## SET TASK
Reproduce the lines from the one bearing "for side, x" through the one bearing "bpy.context.view_layer.update()", inclusive. Copy them exactly; include no other line.
---------- DATASET ENTRIES
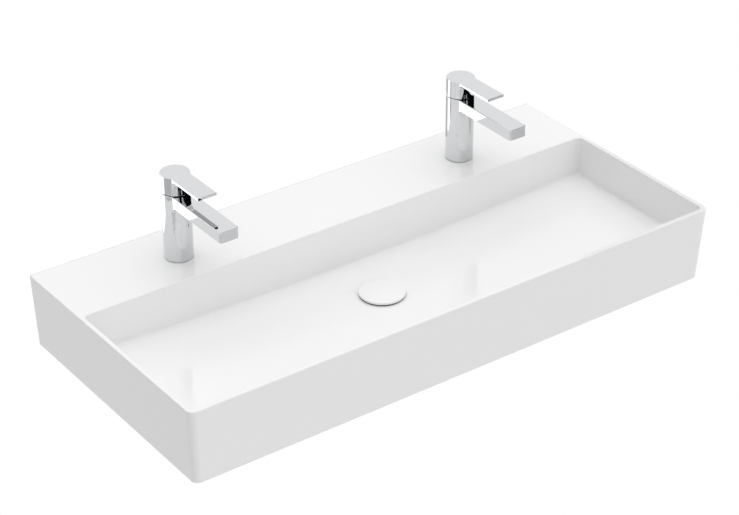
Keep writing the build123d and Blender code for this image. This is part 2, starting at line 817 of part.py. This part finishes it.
with BuildPart() as dome_ring:
    inner_radius = dome_ring_radius - dome_ring_wall
    with BuildSketch(Plane.XZ):
        with BuildLine():
            Line((inner_radius, body_top), (dome_ring_radius, body_top))
            Line((dome_ring_radius, body_top), (dome_ring_radius, nut_collar_top))
            RadiusArc(
                (dome_ring_radius, nut_collar_top),
                (dome_ring_mouth, dome_ring_top),
                -(dome_ring_radius - dome_ring_mouth) * 1.3,
            )
            Line((dome_ring_mouth, dome_ring_top), (dome_ring_mouth, dome_ring_top - dome_ring_wall))
            RadiusArc(
                (dome_ring_mouth, dome_ring_top - dome_ring_wall),
                (inner_radius, nut_collar_top),
                (dome_ring_radius - dome_ring_mouth) * 1.3,
            )
            Line((inner_radius, nut_collar_top), (inner_radius, body_top))
        make_face()
    revolve(axis=Axis.Z)

# Aerator in the underside of the spout's tip

aerator_radius = aerator_bore_radius - 2 * snug
aerator_inner = aerator_radius - aerator_wall
aerator_bottom = spout_bottom - aerator_stand
aerator_top = aerator_seat - aerator_seal_thickness

with BuildPart() as aerator_housing:
    with BuildSketch(Plane.XY.offset(aerator_bottom)):
        with Locations((0, aerator_y)):
            Circle(aerator_radius)
    extrude(amount=aerator_top - aerator_bottom)
    with BuildSketch(Plane.XY.offset(aerator_bottom + aerator_lip)):
        with Locations((0, aerator_y)):
            Circle(aerator_inner)
    extrude(amount=aerator_bore_depth, mode=Mode.SUBTRACT)
    with BuildSketch(Plane.XY.offset(aerator_bottom)):
        with Locations((0, aerator_y)):
            Circle(aerator_inner - aerator_lip_width)
            Rectangle(3 * aerator_radius, aerator_key_width)
    extrude(amount=aerator_stand, mode=Mode.SUBTRACT)
    with BuildSketch(Plane.XY.offset(aerator_bottom)):
        with Locations((0, aerator_y)):
            Circle(aerator_inner - aerator_lip_width)
    extrude(amount=2 * aerator_lip, mode=Mode.SUBTRACT)

with BuildPart() as aerator_insert:
    with BuildSketch(Plane.XY.offset(aerator_bottom + aerator_lip)):
        with Locations((0, aerator_y)):
            Circle(aerator_inner - snug)
    extrude(amount=aerator_top - aerator_bottom - aerator_lip)
    with BuildSketch(Plane.XY.offset(aerator_bottom + aerator_lip)):
        with Locations((0, aerator_y)):
            with HexLocations(insert_cell_pitch / 2, 5, 5):
                RegularPolygon(insert_cell, 6)
    extrude(amount=insert_cell_depth, mode=Mode.SUBTRACT)

with BuildPart() as aerator_seal:
    with BuildSketch(Plane.XY.offset(aerator_top)):
        with Locations((0, aerator_y)):
            Circle(aerator_radius)
            Circle(aerator_radius - aerator_seal_width, mode=Mode.SUBTRACT)
    extrude(amount=aerator_seal_thickness)

# Fixing from below the deck

with BuildPart() as foot_seal:
    with BuildSketch():
        Circle(foot_seal_outer)
        Circle(foot_seal_inner, mode=Mode.SUBTRACT)
    extrude(amount=foot_seal_thickness)

with BuildPart() as fixing_stud:
    with BuildSketch(Plane.XY.offset(stud_engagement)):
        with Locations((0, stud_from_axis)):
            Circle(stud_radius)
    extrude(amount=-stud_length)
    chamfer(fixing_stud.edges().filter_by(GeomType.CIRCLE), stud_radius / 6)


# The horseshoe that clamps the deck and leaves the hoses free
def horseshoe(top, thickness):
    with BuildPart() as shoe:
        with BuildSketch(Plane.XY.offset(top)):
            Circle(clamp_radius)
            with Locations((0, clamp_slot_reach - clamp_radius)):
                Rectangle(clamp_slot_width, 2 * clamp_radius, mode=Mode.SUBTRACT)
            with Locations((0, stud_from_axis)):
                Circle(stud_radius + free, mode=Mode.SUBTRACT)
        extrude(amount=-thickness)
    return shoe


clamp_washer = horseshoe(-deck_thickness, clamp_washer_thickness)
clamp_plate_top = -deck_thickness - clamp_washer_thickness
clamp_plate = horseshoe(clamp_plate_top, clamp_plate_thickness)

with BuildPart() as clamp_nut:
    with BuildSketch(Plane.XY.offset(clamp_plate_top - clamp_plate_thickness)):
        with Locations((0, stud_from_axis)):
            RegularPolygon(clamp_nut_flats / 2, 6, major_radius=False)
            Circle(stud_radius + snug, mode=Mode.SUBTRACT)
    extrude(amount=-clamp_nut_height)

tap = {
    "tap_body": tap_body,
    "lever": lever,
    "index_plug": index_plug,
    "grub_screw": grub_screw,
    "spindle": spindle,
    "rotor": rotor,
    "spindle_pin": spindle_pin,
    "cartridge_base": cartridge_base,
    "base_seals": base_seals,
    "fixed_disc": fixed_disc,
    "moving_disc": moving_disc,
    "disc_carrier": disc_carrier,
    "cartridge_housing": cartridge_housing,
    "retaining_nut": retaining_nut,
    "dome_ring": dome_ring,
    "aerator_housing": aerator_housing,
    "aerator_insert": aerator_insert,
    "aerator_seal": aerator_seal,
    "foot_seal": foot_seal,
    "fixing_stud": fixing_stud,
    "clamp_washer": clamp_washer,
    "clamp_plate": clamp_plate,
    "clamp_nut": clamp_nut,
}
for side, x in (("left", -tap_spacing / 2), ("right", tap_spacing / 2)):
    for name, piece in tap.items():
        placed = piece.part.moved(Location((x, -tap_setback, basin_height)))
        placed.label = f"{side}_{name}"
        export_step(placed, f"parts/{placed.label}.step")
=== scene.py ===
# Double washbasin with two lever taps: camera, studio, glaze, chrome and the fittings below.
import bpy
import json
import math
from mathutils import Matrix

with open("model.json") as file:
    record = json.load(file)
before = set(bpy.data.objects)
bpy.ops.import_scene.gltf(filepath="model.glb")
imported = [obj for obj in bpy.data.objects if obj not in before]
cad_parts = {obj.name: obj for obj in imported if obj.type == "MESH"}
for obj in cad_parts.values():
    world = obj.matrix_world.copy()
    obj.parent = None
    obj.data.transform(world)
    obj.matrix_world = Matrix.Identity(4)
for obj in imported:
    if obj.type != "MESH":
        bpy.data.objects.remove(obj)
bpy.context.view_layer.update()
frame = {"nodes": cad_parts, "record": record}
nodes = frame["nodes"]
bpy.ops.object.select_all(action='DESELECT')
print("frame loaded,", len(nodes), "nodes")

# camera: place and farthest in metres, turn in degrees, lens and sensor in millimetres
cameraView = {
    "place": (-1.84526, -2.77748, 1.97484),
    "turn": (59.1945, 0.2271, -35.866),
    "lens": 111.01,
    "sensor": 36.0,
    "farthest": 50.0,
}


def addCamera(view):
    data = bpy.data.cameras.new("photoCamera")
    data.lens = view["lens"]
    data.sensor_width = view["sensor"]
    data.sensor_fit = 'HORIZONTAL'
    data.clip_end = view["farthest"]
    camera = bpy.data.objects.new("photoCamera", data)
    bpy.context.scene.collection.objects.link(camera)
    camera.location = view["place"]
    camera.rotation_euler = [math.radians(angle) for angle in view["turn"]]
    bpy.context.scene.camera = camera


addCamera(cameraView)
bpy.context.scene.view_settings.view_transform = 'Standard'
print("camera placed")


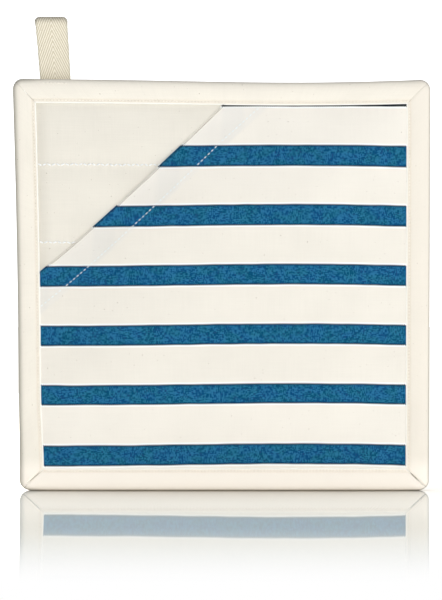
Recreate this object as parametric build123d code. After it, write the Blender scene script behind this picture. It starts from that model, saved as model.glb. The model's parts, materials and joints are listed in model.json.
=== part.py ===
--------------------
## RESPONSE TO THE EXERCISE
for side, x in (("left", -tap_spacing / 2), ("right", tap_spacing / 2)):
    for name, piece in tap.items():
        placed = piece.part.moved(Location((x, -tap_setback, basin_height)))
        placed.label = f"{side}_{name}"
        export_step(placed, f"parts/{placed.label}.step")
=== scene.py ===
# Double washbasin with two lever taps: camera, studio, glaze, chrome and the fittings below.
import bpy
import json
import math
from mathutils import Matrix

with open("model.json") as file:
    record = json.load(file)
before = set(bpy.data.objects)
bpy.ops.import_scene.gltf(filepath="model.glb")
imported = [obj for obj in bpy.data.objects if obj not in before]
cad_parts = {obj.name: obj for obj in imported if obj.type == "MESH"}
for obj in cad_parts.values():
    world = obj.matrix_world.copy()
    obj.parent = None
    obj.data.transform(world)
    obj.matrix_world = Matrix.Identity(4)
for obj in imported:
    if obj.type != "MESH":
        bpy.data.objects.remove(obj)
bpy.context.view_layer.update()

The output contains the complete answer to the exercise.